* _Data provided_:
########################################

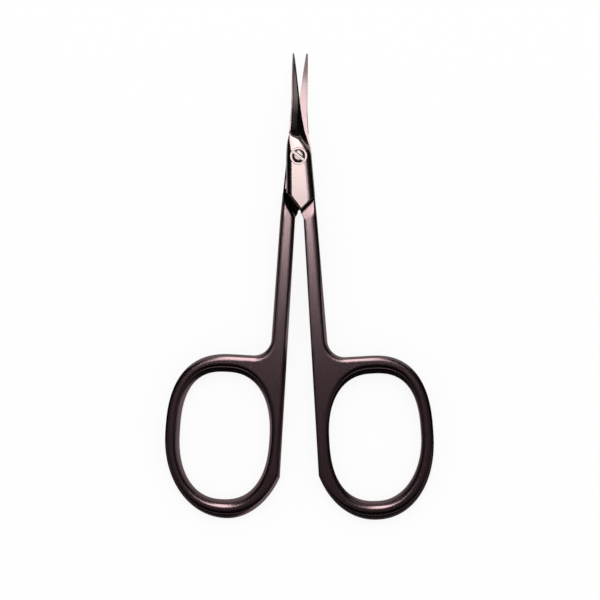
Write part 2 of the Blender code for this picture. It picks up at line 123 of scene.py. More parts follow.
def smoothly(value, start, end):
    # 0 before start, 1 after end, with a cubic step between.
    t = np.clip((value - start) / (end - start), 0, 1)
    return t * t * (3 - 2 * t)


def throughShares(shares, at):
    # A smooth curve through given pairs: cubic pieces with slopes from the neighbours.
    places, values = np.array(shares).T
    slopes = np.gradient(values, places)
    i = np.clip(np.searchsorted(places, at, side="right") - 1, 0, len(places) - 2)
    width = places[i + 1] - places[i]
    t = np.clip((at - places[i]) / width, 0, 1)
    return (
        (2 * t**3 - 3 * t**2 + 1) * values[i] + (t**3 - 2 * t**2 + t) * width * slopes[i]
        + (3 * t**2 - 2 * t**3) * values[i + 1] + (t**3 - t**2) * width * slopes[i + 1]
    )


def sweptCutter(name, start, end, section, over):
    # A section of (outward, height) pairs carried along a level line and past its ends.
    start, end, section = np.array(start), np.array(end), np.array(section)
    way = (end - start) / np.linalg.norm(end - start)
    out = np.array([way[1], -way[0]])
    ends = np.stack([start - way * over, end + way * over])
    flat = ends[:, None, :] + section[None, :, :1] * out
    heights = np.broadcast_to(section[None, :, 1:], flat.shape[:2] + (1,))
    return loftMesh(name, np.concatenate([flat, heights], axis=2))


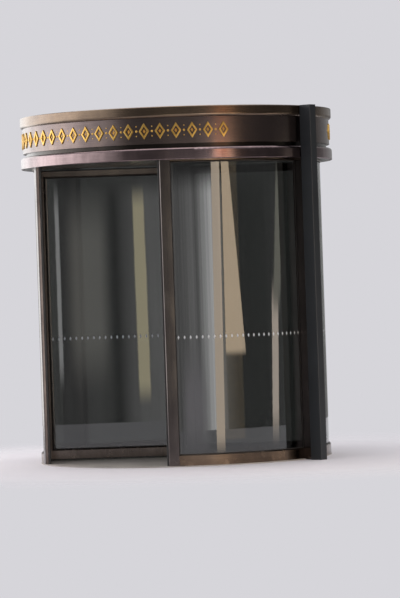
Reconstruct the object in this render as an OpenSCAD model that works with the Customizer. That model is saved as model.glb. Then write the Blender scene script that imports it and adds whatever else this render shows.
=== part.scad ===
// Four-leaf revolving door with a curved glass drum and a round bronze canopy.
// The origin is on the turning axis at floor level, -Y is the street, +Z is up.

/* [Drum] */
// Outer radius of the curved walls
drum_r = 1575; // [1300:5:1900]
// Radial thickness of the wall rails and posts
wall_t = 60; // [50:2:90]
// Half of the way in, as an angle at the axis
entry_half = 33.3; // [28:0.1:38]
// Width of a post beside the way in, measured along the wall
post_w = 110; // [90:2:160]
// Width of the post's full-depth nose; the rest of it is set back like the rails
nose_w = 60; // [40:2:70]
// Chamfer on the nose's outer corner
nose_ease = 8; // [3:1:14]
// Width and depth of the shadow joint between the nose and the rest of the post
joint_w = 4; // [2:0.5:8]
// Height of the curved bottom rail above the floor plate
sill_h = 112; // [60:2:250]
// Height of the slope along the top of the bottom rail and the foot of the top rail
rail_slope = 10; // [4:1:18]
// Height of the curved top rail
head_h = 20; // [16:1:120]
// Set-back of the rails from the outer face of the posts
rail_setback = 4; // [2:1:10]
// Width of the rubber edge on a post, into the way in
edge_w = 24; // [12:1:40]
// Radial depth of the rubber edge
edge_d = 22; // [12:1:32]

/* [Floor] */
// Thickness of the floor plate
floor_t = 12; // [8:1:25]
// Radius of the hole for the floor bearing
floor_hole_r = 90; // [70:1:130]
// How far the floor bearing stands above the floor plate
bearing_rise = 2; // [1:0.5:5]
// Thickness of the bearing under the pivot pin
bearing_base = 4; // [3:0.5:6]

/* [Canopy] */
// Height from the floor to the underside of the canopy
soffit_h = 3180; // [2400:10:3400]
// Overhang of the canopy beyond the drum
overhang = 110; // [80:5:300]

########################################

Copy out all of the records shown above exactly.

* _Exercise output_:
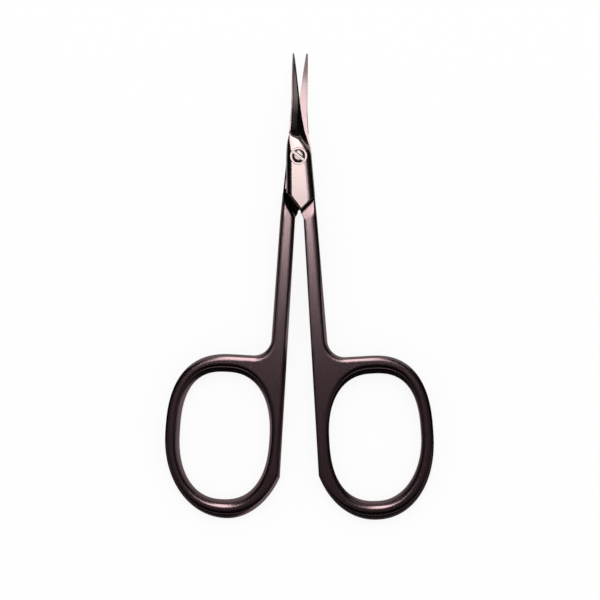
Write part 2 of the Blender code for this picture. It picks up at line 123 of scene.py. More parts follow.
def smoothly(value, start, end):
    # 0 before start, 1 after end, with a cubic step between.
    t = np.clip((value - start) / (end - start), 0, 1)
    return t * t * (3 - 2 * t)


def throughShares(shares, at):
    # A smooth curve through given pairs: cubic pieces with slopes from the neighbours.
    places, values = np.array(shares).T
    slopes = np.gradient(values, places)
    i = np.clip(np.searchsorted(places, at, side="right") - 1, 0, len(places) - 2)
    width = places[i + 1] - places[i]
    t = np.clip((at - places[i]) / width, 0, 1)
    return (
        (2 * t**3 - 3 * t**2 + 1) * values[i] + (t**3 - 2 * t**2 + t) * width * slopes[i]
        + (3 * t**2 - 2 * t**3) * values[i + 1] + (t**3 - t**2) * width * slopes[i + 1]
    )


def sweptCutter(name, start, end, section, over):
    # A section of (outward, height) pairs carried along a level line and past its ends.
    start, end, section = np.array(start), np.array(end), np.array(section)
    way = (end - start) / np.linalg.norm(end - start)
    out = np.array([way[1], -way[0]])
    ends = np.stack([start - way * over, end + way * over])
    flat = ends[:, None, :] + section[None, :, :1] * out
    heights = np.broadcast_to(section[None, :, 1:], flat.shape[:2] + (1,))
    return loftMesh(name, np.concatenate([flat, heights], axis=2))


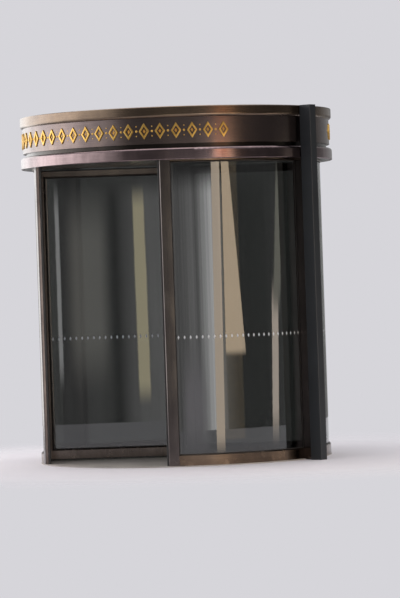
Reconstruct the object in this render as an OpenSCAD model that works with the Customizer. That model is saved as model.glb. Then write the Blender scene script that imports it and adds whatever else this render shows.
=== part.scad ===
// Four-leaf revolving door with a curved glass drum and a round bronze canopy.
// The origin is on the turning axis at floor level, -Y is the street, +Z is up.

/* [Drum] */
// Outer radius of the curved walls
drum_r = 1575; // [1300:5:1900]
// Radial thickness of the wall rails and posts
wall_t = 60; // [50:2:90]
// Half of the way in, as an angle at the axis
entry_half = 33.3; // [28:0.1:38]
// Width of a post beside the way in, measured along the wall
post_w = 110; // [90:2:160]
// Width of the post's full-depth nose; the rest of it is set back like the rails
nose_w = 60; // [40:2:70]
// Chamfer on the nose's outer corner
nose_ease = 8; // [3:1:14]
// Width and depth of the shadow joint between the nose and the rest of the post
joint_w = 4; // [2:0.5:8]
// Height of the curved bottom rail above the floor plate
sill_h = 112; // [60:2:250]
// Height of the slope along the top of the bottom rail and the foot of the top rail
rail_slope = 10; // [4:1:18]
// Height of the curved top rail
head_h = 20; // [16:1:120]
// Set-back of the rails from the outer face of the posts
rail_setback = 4; // [2:1:10]
// Width of the rubber edge on a post, into the way in
edge_w = 24; // [12:1:40]
// Radial depth of the rubber edge
edge_d = 22; // [12:1:32]

/* [Floor] */
// Thickness of the floor plate
floor_t = 12; // [8:1:25]
// Radius of the hole for the floor bearing
floor_hole_r = 90; // [70:1:130]
// How far the floor bearing stands above the floor plate
bearing_rise = 2; // [1:0.5:5]
// Thickness of the bearing under the pivot pin
bearing_base = 4; // [3:0.5:6]

/* [Canopy] */
// Height from the floor to the underside of the canopy
soffit_h = 3180; // [2400:10:3400]
// Overhang of the canopy beyond the drum
overhang = 110; // [80:5:300]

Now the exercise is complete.